Imagine how surprised the establishment wags must have been to see this Vox story by Ezra Klein reporting that political scientists have determined the vaunted moderate voter is actually an incoherent extremist who cannot possibly be appeased because her views are irrational.
Klein simply reports:
What happens, explains David Broockman, a political scientist at the University of California at Berkeley, is that surveys mistake people with diverse political opinions for people with moderate political opinions.
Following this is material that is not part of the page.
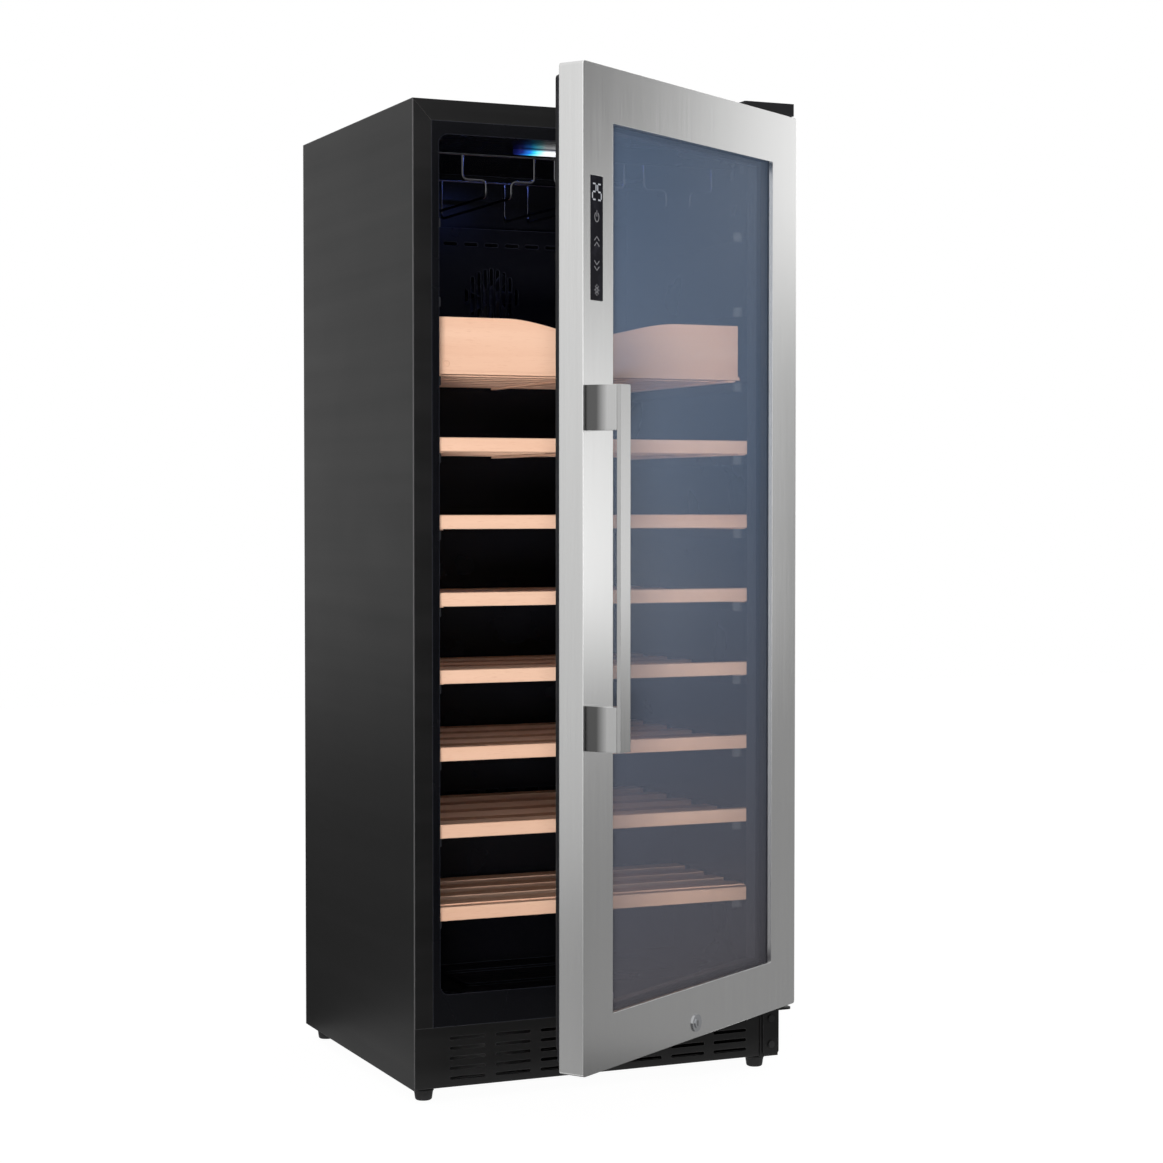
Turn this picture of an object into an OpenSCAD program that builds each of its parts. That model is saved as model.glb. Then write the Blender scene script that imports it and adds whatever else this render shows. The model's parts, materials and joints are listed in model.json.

The way it works is that a pollster will ask people for their position on a wide range of issues: marijuana legalization, the war in Iraq, universal health care, gay marriage, taxes, climate change, and so on. The answers will then be coded as to whether they’re left or right. People who have a mix of answers on the left and the right average out to the middle – and so they’re labeled as moderate. But when you drill down into those individual answers you find a lot of opinions that are well out of the political mainstream. “A lot of people say we should have a universal health-care system run by the state like the British,” Broockman said in July 2014. “A lot of people say we should deport all undocumented immigrants immediately with no due process. You’ll often see really draconian measures towards gays and lesbians get 16 to 20 percent support. These people look like moderates but they’re actually quite extreme.”
It seems that we are a nation of people with extreme views, with a government that is structured to reinforce and lock in those views, and can no longer function, because of its static structure. Yglesias thinks we’ve reached the end of the line. What’s the counterargument?